Sleeping Pack or Sleeping Mask: A nighttime treatment that you apply as the last step in your skincare regimen to seal in all the benefits of the preceding steps.
Softener: A hydrating toner. See skin.
Sok-gwang: A lit-from-within glow, like the healthy glow you get from drinking lots of water and eating tons of veggies. The subtlest of the gwang types.
Sparkling: Carbonated, as in carbonated water as an ingredient or carbonated bubble clay masks that foam up after application to deep clean pores.
Sun Cream: Sunscreen.
Taeng taeng: An onomatopoetic term that refers to taut, firm skin with lots of bounce-back.
Toner: A hydrating liquid treatment used after double cleansing to hydrate, balance skin’s pH, and prep skin for following treatments, including essences, serums, and moisturizers. In K-beauty, it does not refer to an astringent or as a second cleansing step, as it does in the West. See skin.
Treatment Essence: A liquid treatment, for use after cleansing and before your serum/essence step, that is essentially a hydrating toner with benefits that range from nutrients and anti-aging ingredients to a bouncier, more viscous texture. One way to tell the difference between a true essence and a treatment essence is the packaging, texture and size: True essences are fluid, but still thick enough to require being in a pump or dropper bottle, while a treatment toner will almost always be over 75ml and close to a liquid, enough to require a bottle with a narrow opening. Synonymous with treatment toner and essence toner.
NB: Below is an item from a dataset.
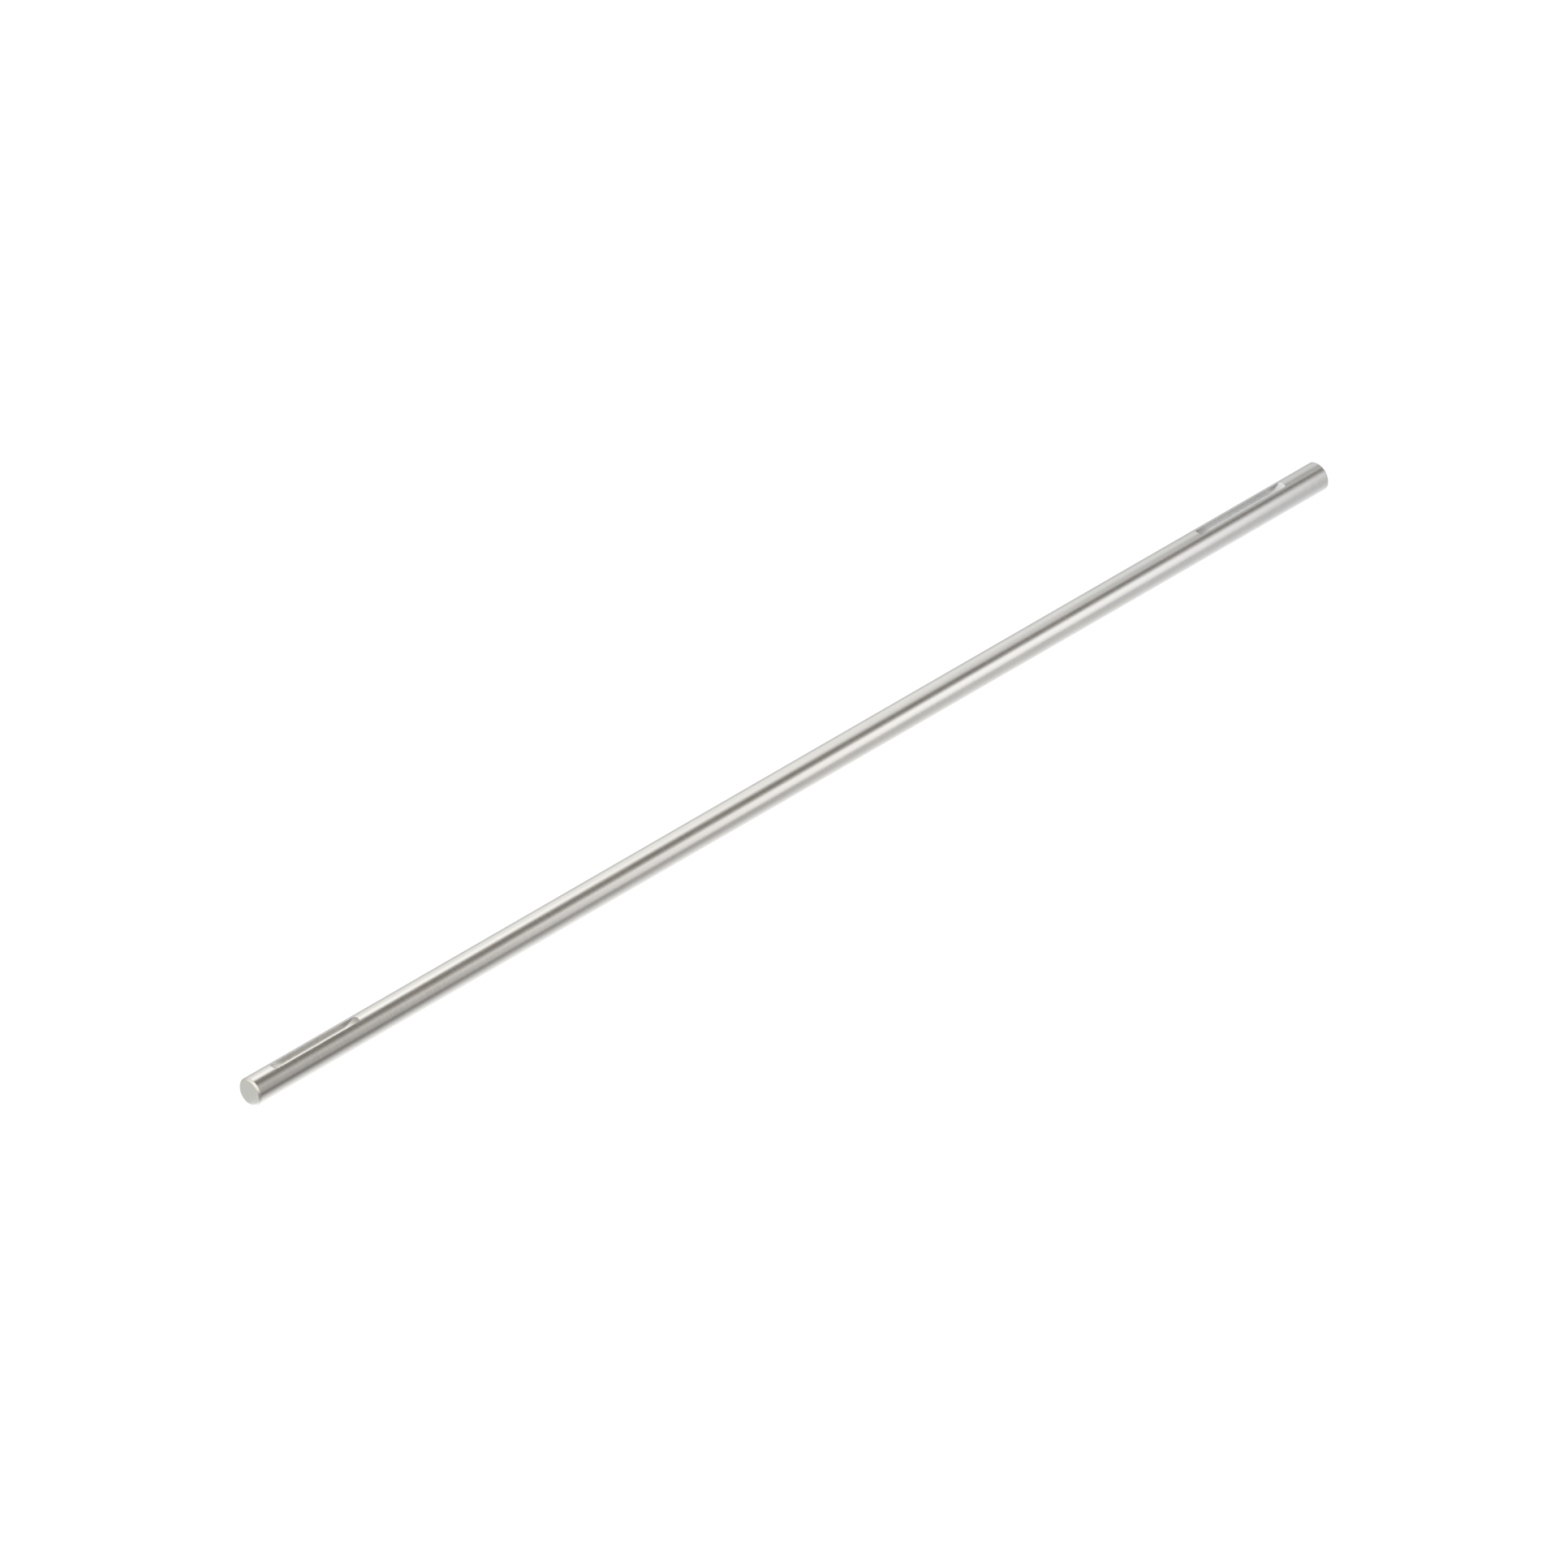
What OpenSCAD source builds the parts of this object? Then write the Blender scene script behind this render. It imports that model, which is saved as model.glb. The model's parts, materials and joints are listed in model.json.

Treatment Toner: Synonymous with treatment essence and essence toner.
Yun-gwang: Also known as 3D-gwang, this is similar to strobing, with a strategic sheen on the high planes of the face, like the top of cheekbones, down the middle of the nose, and at the cupid’s bow.
Zzon Zzon: An onomatopoetic term that refers to supple, plump skin with lots of elasticity and bounce. (Think of jello or a firm custard.)